Closed perrin4869 closed 6 months ago

perrin4869 commented 6 months ago

I put together a simple makefile and added a desktop file and an icon I found online. This would also help in packaging the app together for different distributions. I can put something together for Slackware, someone could put something together for arch linux maybe? Should help with visibility.

netbrain commented 6 months ago

And to answer you comment on creating different packages, yes that would be great, and I have already created in issue around this #28

The idea was to use nix flake in order to create different target packages and optionally different versions of the docker image.

Like maybe someone would like to have all the zwift files downloaded (as we do today), maybe someone else simply want to have the core zwift and download the zwift files themselves on first run and save it to a volume and continuously update it locally only. Others might want to build zwift entirely from scratch. Others might want to install zwift locally on their host machine instead of going through the container layer. etc ..

all of these options could be created in a nix flake and alternatively also create packages in different distributions, (deb, rpm, etc)

sHedC commented 6 months ago

It might be a better approach to flatpak it? more approachable for non-technical?

perrin4869 commented 6 months ago

Well, having a flatpak would be great for convenience, but since you need either docker or podman installed first, I'm not sure it'd be much use?

sHedC commented 6 months ago

https://flathub.org/apps/com.fightcade.Fightcade this uses wine.

perrin4869 commented 6 months ago

yeah I think having flatpak that you can click on and run zwift on would be pretty sick and much easier for most people (bar having automatic updates, etc), the only concern I have is that it is a huge departure from the concept of this repo 😅 It's its own separate project almost I think? since it would share little of the code available here

sHedC commented 6 months ago

yeah I think having flatpak that you can click on and run zwift on would be pretty sick and much easier for most people (bar having automatic updates, etc), the only concern I have is that it is a huge departure from the concept of this repo 😅 It's its own separate project almost I think? since it would share little of the code available here

Yes going to ignore it for now would prefer to focus on what is useful for this repo.

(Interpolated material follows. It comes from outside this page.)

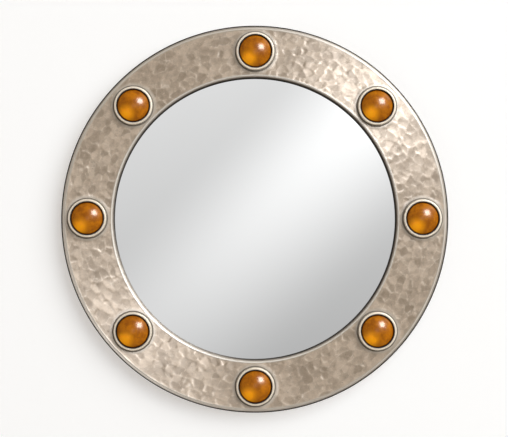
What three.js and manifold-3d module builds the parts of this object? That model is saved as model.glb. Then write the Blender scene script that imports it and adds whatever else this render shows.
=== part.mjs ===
// Round wall mirror. A hammered metal sheet is drawn over a wooden backing ring; eight domed
// glass cabochons stand on it in raised bezels, and a flat mirror lies behind its bevelled lip.
//
// Millimetres, +Z up. The face looks along -Y and the wall is on the +Y side. The origin is
// the centre of the back board's rear face. A depth is a distance in front of that face, so a
// point at depth d lies at y = -d. Left and right are as seen from the front.

import * as THREE from 'three';
import { mergeVertices } from 'three/addons/utils/BufferGeometryUtils.js';
import Module from 'manifold-3d';

const wasm = await Module();
wasm.setup();

// ---------------------------------------------------------------- driving dimensions

const fitGap = 0.3;               // between two pieces that lie against each other

// The ring, seen from the front.
const outerRadius = 250;
const sightRadius = 182;          // edge of the mirror that shows
const lipWidth = 4.6;             // the bevel between the face and the lip's wall, at 45 degrees
const edgeRound = 3;              // where the face turns into the skirt

// The metal sheet.
const sheetThickness = 1.2;
const hemWidth = 9;               // folded in behind the backing ring
const hemRound = 2;

// The backing ring, and what lies in its rebate.
const ringThickness = 18;
const boardThickness = 3;
const packingThickness = 3.4;
const glassThickness = 4;
const glassCover = 4;             // how far the glass runs on behind the lip
const rebateClearance = 1;        // all round the glass

// Cabochons: four on the axes and four between them.
const axisPitchOffset = -0.8;      // outwards from the middle of the flat face
const diagonalPitchOffset = -2.8;
const diagonalAngle = 42.7;       // above or below the horizontal, in degrees
const cabochonRadius = 20.5;
const cabochonDomeRadius = 30;
const cabochonBand = 1.8;         // height of its straight side
const cabochonChamfer = 0.5;

// Bezels: turned cups with a boss underneath.
const bezelGap = 0.9;             // dark gap between glass and cup
const bezelRimWidth = 3.3;
const bezelRimRound = 1.2;
const bezelHeight = 5.5;          // above the face
const bezelFootSpread = 1.8;      // how far the foot stands out past the rim
const bezelFootHeight = 0.9;
const bezelFloor = 1.5;
const bossRadius = 6;
const bossLength = 7.5;
const bossTapDepth = 6.5;

// Screws. A length is measured under the head.
const bezelScrew = { headRadius: 4, headHeight: 2.4, shankRadius: 2, length: 10, tip: 0.6 };
const buttonScrew = { headRadius: 3.2, headHeight: 1.8, shankRadius: 1.5, length: 12, tip: 3 };
const hangerScrew = { headRadius: 3.4, headHeight: 1.8, shankRadius: 1.6, length: 14, tip: 3 };
const counterboreDepth = 5;

// Turn buttons.
const buttonCount = 6;
const buttonThickness = 1.5;
const buttonPivotInset = 9;       // from the rebate's edge to the pivot
const buttonReach = 16;           // from the pivot to the centre of the nose
const buttonHeadRadius = 5.5;
const buttonNoseRadius = 4.2;

// D-ring hangers.
const hangerInset = 14;           // sideways, from the middle of the backing ring's width
const hangerHeight = 90;          // of the ring's bar, above the centre
const strapWidth = 14;
const strapLength = 32;
const strapThickness = 1;
const strapScrewPlaces = [10, 23]; // below the bar
const ringWireRadius = 1.25;
const ringWidth = 22;             // between the middles of its two legs
const ringLeg = 5;                // straight part of each leg

// Wall bumpers.
const bumperRadius = 7;
const bumperChamfer = 1;
const bumperInset = 12;           // from the hem's edge to the bumper's middle
const bumperAngle = 25;           // from straight down, to either side, in degrees

// Facets.
const ringFacets = 60;
const bezelFacets = 20;
const screwFacets = 8;
const holeFacets = 10;
const plateFacets = 10;           // on each round stretch of a plate's outline
const wireFacets = 8;
const hoopFacets = 16;
const roundSteps = 3;
const smallRoundSteps = 2;
const domeSteps = 5;

// ---------------------------------------------------------------- worked-out places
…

But might in future just as really fancy learing flatpak stuff.

sHedC commented 6 months ago

Shall I close this then and focus on nix build.

netbrain commented 6 months ago

I'm busy this weekend, but I'll take another look at it next week and see how we best can fit this idea into the project. There is nothing wrong with mixing and matching different tools like make, nix, bash scripts. Just want to make sure we move in the best direction.

perrin4869 commented 6 months ago

ok, I removed the makefile. I still think it provides the most intuitive interface to get the files installed into the destination that you want, with the current install.sh it would take more work to get different PREFIX type variables, etc, but if the idea is to always install them as system files into /usr/local, this should be enough

Edit: if there is interest in seeing this script land on AUR for example (it could increase the project visibility for once), I think having a Makefile would be a nice addition to help setup the package, although of course anyone can just copy files on their own

netbrain commented 6 months ago

How about adding a uninstall flag like this?

#!/usr/bin/env bash

# Check if running as root
if [ "$(id -u)" -ne 0 ]; then
    echo "Please run as root"
    exit 1
fi

install_zwift() {
    echo "This will install zwift.sh into /usr/local/bin"
    read -p "Press enter to continue"

    mkdir -p /usr/local/bin
    curl -s -o /usr/local/bin/zwift https://raw.githubusercontent.com/netbrain/zwift/master/zwift.sh
    chmod +x /usr/local/bin/zwift

    mkdir -p /usr/local/share/icons/hicolor/scalable/apps
    curl -s -o /usr/local/share/icons/hicolor/scalable/apps/Zwift\ Logogram.svg https://raw.githubusercontent.com/netbrain/zwift/master/assets/hicolor/scalable/apps/Zwift%20Logogram.svg

    mkdir -p /usr/local/share/applications
    curl -s -o /usr/local/share/applications/Zwift.desktop https://raw.githubusercontent.com/netbrain/zwift/master/assets/Zwift.desktop

    if [[ ":$PATH:" != *":/usr/local/bin:"* ]]; then
        echo "WARNING: Could not find /usr/local/bin on the \$PATH, you might need to add it."
    fi
}

uninstall_zwift() {
    echo "This will remove zwift.sh and associated files"
    read -p "Press enter to continue"

    rm -f /usr/local/bin/zwift
    rm -f /usr/local/share/icons/hicolor/scalable/apps/Zwift\ Logogram.svg
    rm -f /usr/local/share/applications/Zwift.desktop

    echo "Zwift has been uninstalled."
}

if [ "$1" == "uninstall" ]; then
    uninstall_zwift
else
    install_zwift
fi

And also add this to the README?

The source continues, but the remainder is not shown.